On the attacking side, he's yet to score or assist – though he's ever been a regular in those stakes – as well as creating fewer Big Chances and having significantly fewer touches in the opposition box. If he'd played more under Mourinho, that could have been explained away by his manager's cautious style. But he hasn't. His dribbles attempted and completed are also down and he's crossing with less regularity than before.
Why, then, would any Premier League club be interested?
Rose might not have been at this best this season but there is still a decent player in there. While he isn't embarking on as many dribbles as before or slinging crosses into the box for fun, he is making more forward passes (22.25 up from 19.07) and fewer backward passes (5.23 down from 8.86). Impressively, his passing accuracy has actually increased (80 per cent from 73.7) despite making what would be perceived to be riskier passes.
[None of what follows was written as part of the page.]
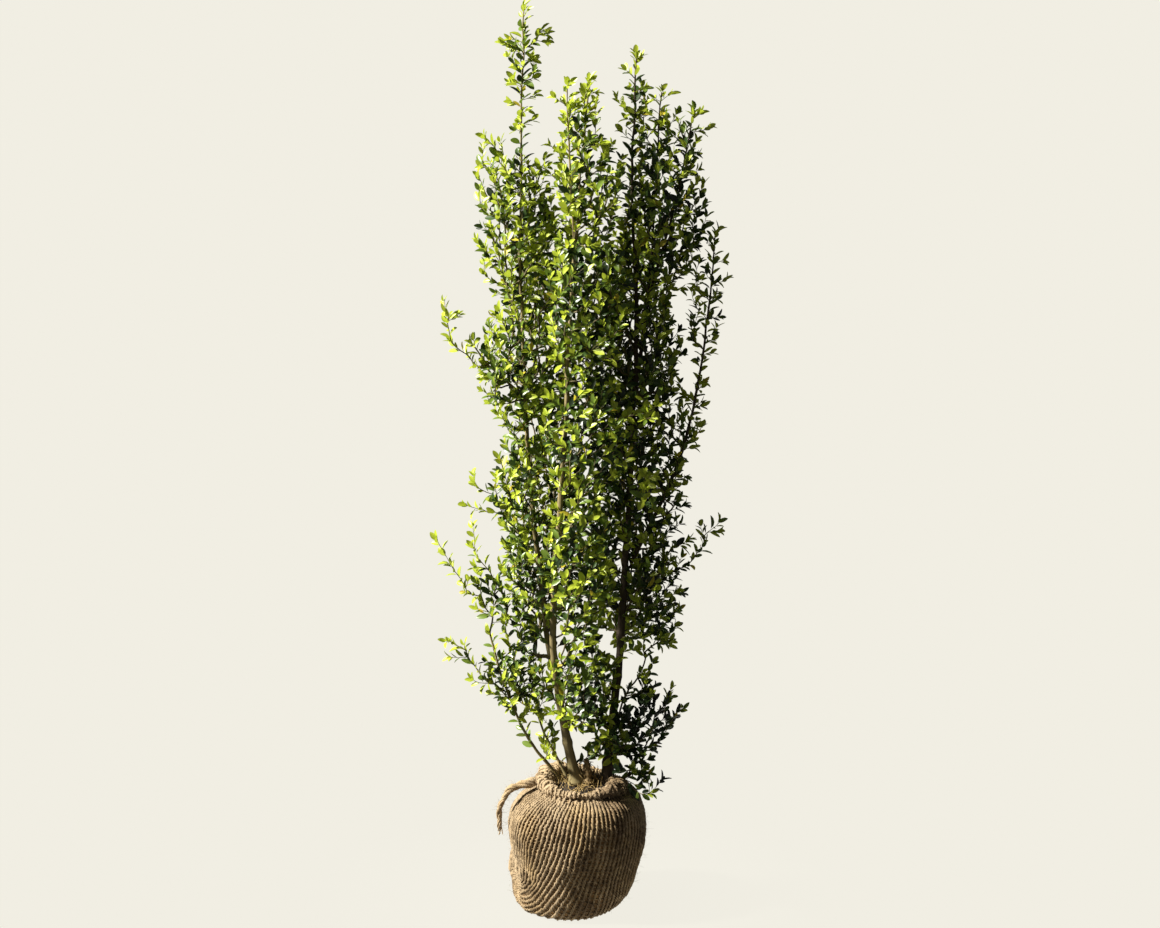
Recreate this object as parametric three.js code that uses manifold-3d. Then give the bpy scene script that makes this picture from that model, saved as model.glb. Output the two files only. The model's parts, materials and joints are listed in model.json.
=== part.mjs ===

According to Sky Sports News, Bournemouth are the only club who have made a firm offer to take Rose off Tottenham's hands for good. The Cherries have been without Charlie Daniels for most of the season through injury. He won't play again this term and the 33-year-old's contract is up in the summer.
Lloyd Kelly was signed to replace the ex-Spurs scholar in the long-term but has suffered injury issues of his own, restricting him to just a solitary Carabao Cup outing following his £13million switch from Bristol City last summer.
That leaves Diego Rico. The Spaniard had struggled to adjust following his move from Leganés in 2018 and made just five top-flight starts in his first season in England. This year he has come on leaps and bounds and, while there are some question marks over the defensive side of his game, he has shown himself to be an option. Still, a senior alternative could be necessary.
Both Watford and Newcastle see Rose as a short-term measure. The Hornets, who were keen on Rose in the summer, have recently welcomed veteran Greek full-back José Holebas back from a broken rib. Adam Masina has shone in the 36-year-old's absence while Kiko Femenía, nominally a right-back, has also performed admirably on the wrong side.
Newcastle's interest is more understandable. Paul Dummett‘s season was already over when Jetro Willems, who is only on loan from Eintracht Frankfurt, suffered a season-ending knee injury in the recent 1-0 win at Chelsea.
Given his declaration he would one day return to the north to be nearer his family, perhaps Newcastle would be the best fit. Whoever signs Rose, though, will be getting a reportedly thorny individual with the quality to blossom under Steve Bruce.